The greening of these areas will actually help in the long run to bring back water to the landscape, as rivers are never just ‘ drainage channels ‘ for water but are generally lines which interconnect springs and different manners where water can collect. It can be interesting to include small water features within the parks made in the wadis so that water can be ‘called back’ into the landscape. Small, strategically planted ‘ oases’ can bring water back to the surface. Even after rivers dry up, water never forgets and it will always return if we understand its’ need plan as if it already was there. Thanks
I agree with you Lyle. The issue of flash flooding is also significant in Muscat, Oman, where the wadis fill up with water after intense short-lived storms. Obviously risk assessment and other stormwater management tools and techniques (e.g. green infrastructure, effective drainage systems, and use of permeable surfaces in open spaces) should come into play when deciding to transform dry riverbeds into public spaces. A big challenge for designers and engineers, and certainly context-specific.

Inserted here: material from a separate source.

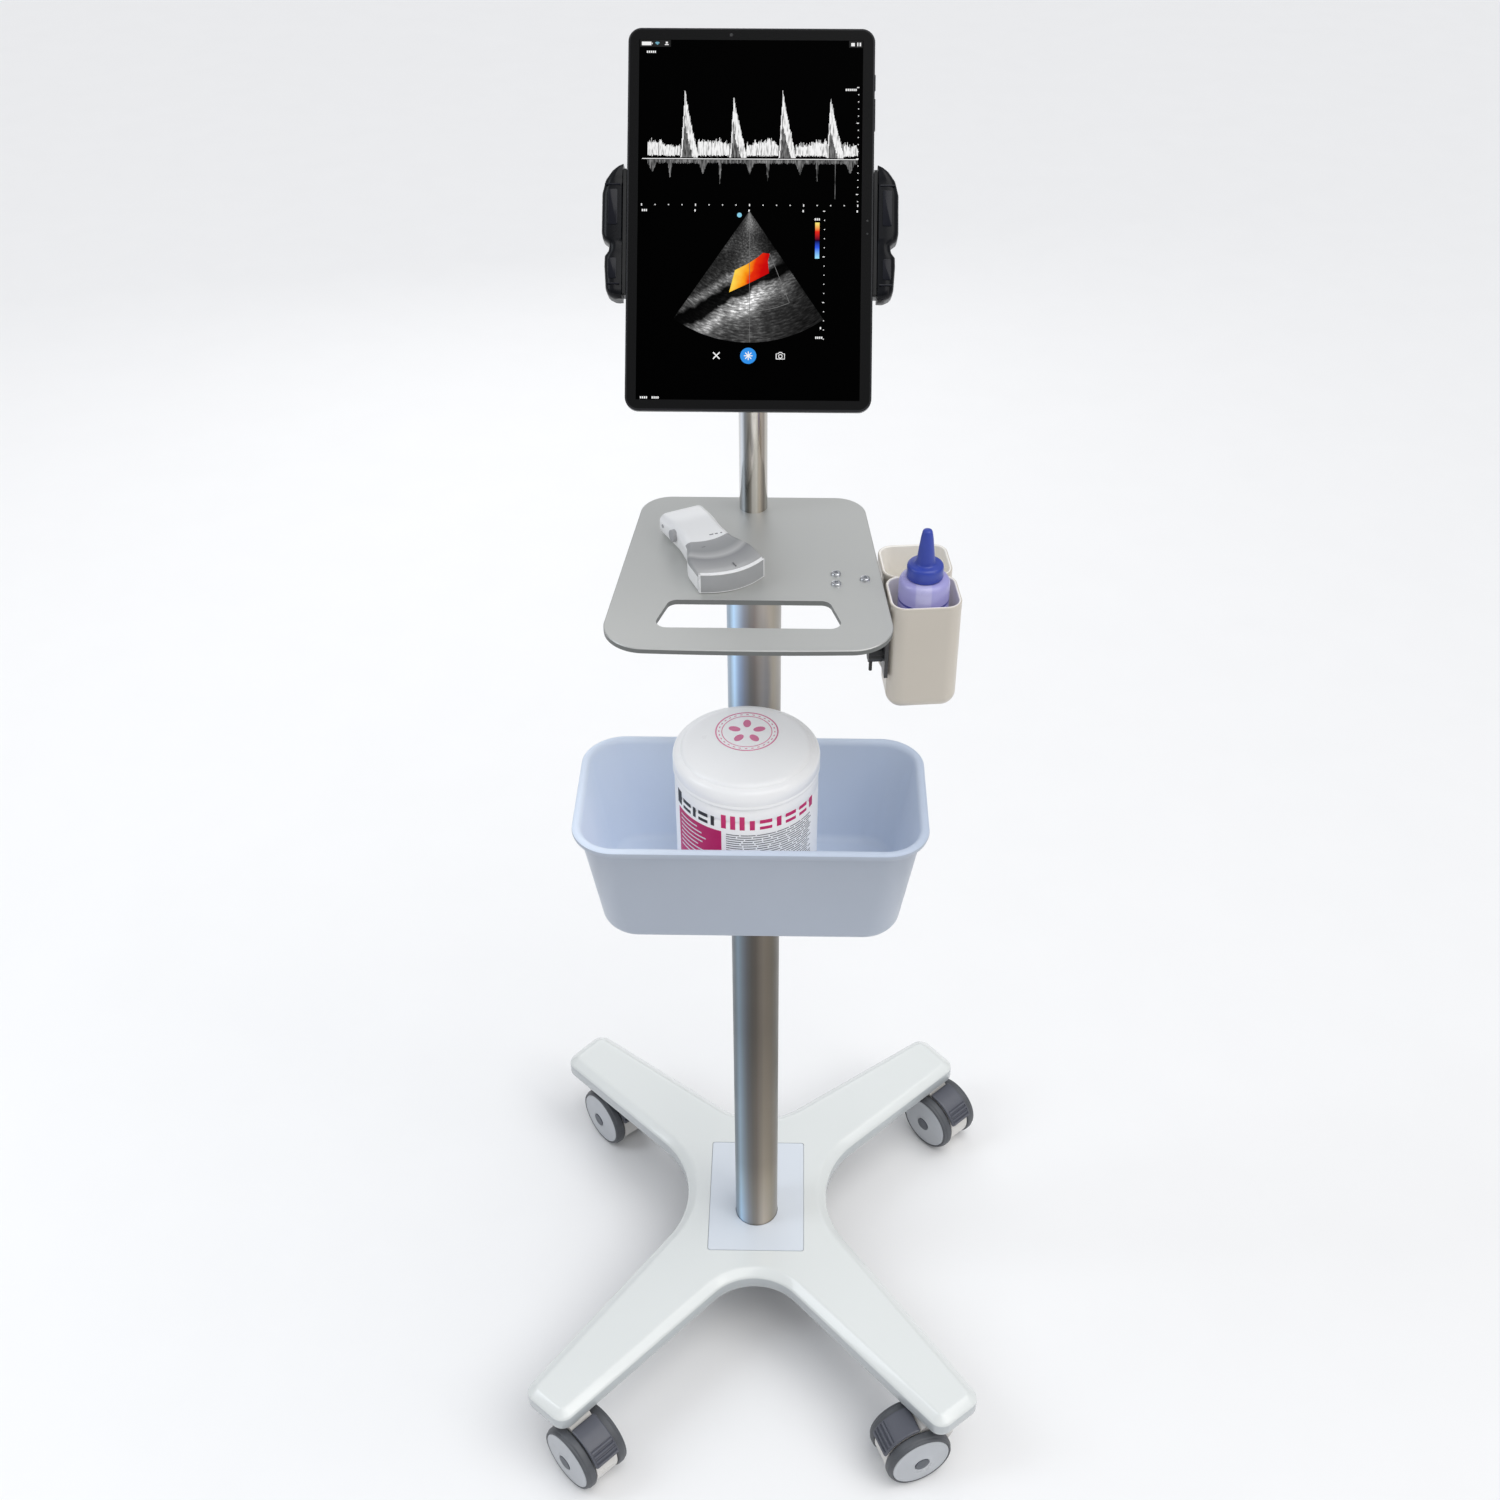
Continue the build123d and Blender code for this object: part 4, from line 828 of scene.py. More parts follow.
# ---- bin ----
BIN_LIP, BIN_WALL, BIN_CORNER = 5.5, 2.5, 36.0
BIN_DRAFT_SIDE, BIN_DRAFT_END = 16.0, 7.0
BIN_FLOOR_INSET = -16.0
BIN_BEAD = [
    (8.2, 0.0), (7.6, 0.5), (7.2, 2.2), (6.6, 4.2), (5.2, 5.2), (3.2, 5.5), (1.4, 5.0), (0.4, 3.8),
    (0.0, 2.0), (0.2, 0.2), (1.0, -1.2), (2.6, -2.2), (4.6, -2.5)]
BEAD_OUTSIDE = 6


def quarter(level, radius, inset):
    """Rounded corner from a wall down to the floor, as (height, offset) points."""
    turns = [radians(90 * k / 7) for k in range(8)]
    return [(level + radius * (1 - sin(a)), -inset - radius * (1 - cos(a))) for a in turns]


def make_bin():
    low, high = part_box("bin")
    half, rear, front = high.x / MM, high.y / MM, low.y / MM
    bottom, top = low.z / MM, high.z / MM

    def ring(height, offset):
        fall = (top - height) / (top - bottom)
        hx = half - BIN_LIP - BIN_DRAFT_SIDE * fall + offset
        back = rear - BIN_LIP - BIN_DRAFT_END * fall + offset
        fore = front + BIN_LIP + BIN_DRAFT_END * fall - offset
        radius = max(BIN_CORNER - BIN_LIP + offset, 6.0)
        middle = (0.0, (back + fore) / 2)
        return [(x, y, height) for x, y in rounded_rect(hx, (back - fore) / 2, radius, 14, middle)]

    outside = [(bottom, BIN_FLOOR_INSET)] + quarter(bottom, 9, 0.0)[::-1]
    bead = [(top - down, out) for down, out in BIN_BEAD]
    inner = quarter(bottom + BIN_WALL, 7, BIN_WALL) + [(bottom + BIN_WALL, BIN_FLOOR_INSET)]
    rings = [ring(height, offset) for height, offset in outside + bead + inner]
    vertices, faces = loft(rings)
    # The inside faces, from part way round the rim bead, take the lit copy of the blue: painted light.
    inside = (len(outside) + BEAD_OUTSIDE) * len(rings[0])
    last = len(faces) - 1
    indices = [int(inside <= i < last - 1 or i == last) for i in range(len(faces))]
    piece(
        "storage_bin", vertices, faces, [BIN, BIN_INSIDE_LIT], "stand", "bin_blue", ["bin"], smooth=50.0,
        indices=indices)


# ---- gel bottle ----
def centre_of(node):
    low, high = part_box(node)
    return (low + high) / 2


BOTTLE_WIDTH = 0.038
NECK_TALL = 9.0
PRINT_LINE = (0.0838, 0.0856)


def bottle_streaks(tree, colour):
    """Paler and deeper upright bands down the bottle, across its width, and the printed line round it."""
    x, y, z = object_axes(tree)
    lilac, pale, deep = (0.38, 0.36, 0.70), (0.55, 0.53, 0.80), (0.40, 0.38, 0.72)
    streak = ramp(
        tree, x * (1 / BOTTLE_WIDTH) + 0.5, [(0.0, lilac), (0.30, deep), (0.33, pale), (0.60, pale),
        (0.63, deep), (1.0, lilac)])
    line = (z > PRINT_LINE[0]) * (z < PRINT_LINE[1])
    return mix(tree, line, mix(tree, 0.75, colour, streak), (0.05, 0.055, 0.33))


BOTTLE = surface(
    "bottle_lavender", (0.38, 0.36, 0.70), rough=0.3, coat=0.2, tint=0.03, tint_scale=30.0, grain=0.03,
    recolour=bottle_streaks)


def make_bottle():
    low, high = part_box("gel_bottle")
    cap_low, cap_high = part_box("gel_bottle_cap")
    spot = centre_of("gel_bottle")
    height = (high.z - low.z) / MM
    shoulder = height - NECK_TALL
    r = (high.x - low.x) / MM / 2
    body = [
        (0, 0.8), (9, 0.8), (13, 0.0), (15, 0.1), (17.6, 1.0), (r - 0.1, 3.4), (r, 6.0), (r, shoulder - 5.0),
        (r - 0.25, shoulder - 3.4), (r - 1.2, shoulder - 1.6), (r - 3.0, shoulder - 0.5), (r - 6.0, shoulder),
        (9.0, shoulder), (9.0, height), (7.0, height), (7.0, 6.0), (0, 6.0)]
    matrix = Matrix.Translation(Vector((spot.x, spot.y, low.z)))
    piece("bottle_body", *lathe(body, 80), BOTTLE, "gel_bottle", "bottle_lavender", ["gel_bottle"], matrix)
    base = (cap_low.z - low.z) / MM
    tall = (cap_high.z - low.z) / MM
    skirt = [
        (13.0, 0.0), (13.4, 0.5), (13.4, 8.2), (13.1, 9.6), (12.2, 10.6), (11.0, 11.0), (8.4, 11.1),
        (7.5, 11.6), (7.05, 12.6), (6.6, 15.0)]
    nozzle = [(4.6, tall - 6.5), (3.7, tall - 1.6), (3.2, tall - 0.5), (2.2, tall), (0, tall), (0, tall - 2)]
    under_side = [(7.0, base + 9.9), (9.4, base + 9.7), (9.4, base), (13.0, base)]
    cap = [(radius, base + up) for radius, up in skirt] + nozzle + under_side
    piece(
        "bottle_cap", *lathe(cap, 80), CAP_BLUE, "gel_cap", "cap_blue", ["gel_bottle_cap"], matrix,
        smooth=40.0)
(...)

The advisability of this very much depends on the chances of flash flooding in an area and the stream involved. For example in Albuquerque there are a number of normally dry stream channels that can flood if a storm drops rains in the nearby mountains. (Essentially a similar story to the slot canyons in Southern Utah. It may be perfectly clear where the channel is but the rain may be upstream. the larger the stream the less the chance of rapid flash flooding however. Essentially for cities located near mountainious areas where flash flooding is common one would have to very carefully manage this. For other streams that have an annual flood season, it would involve defining periods when the channels would be open and when they would be closed.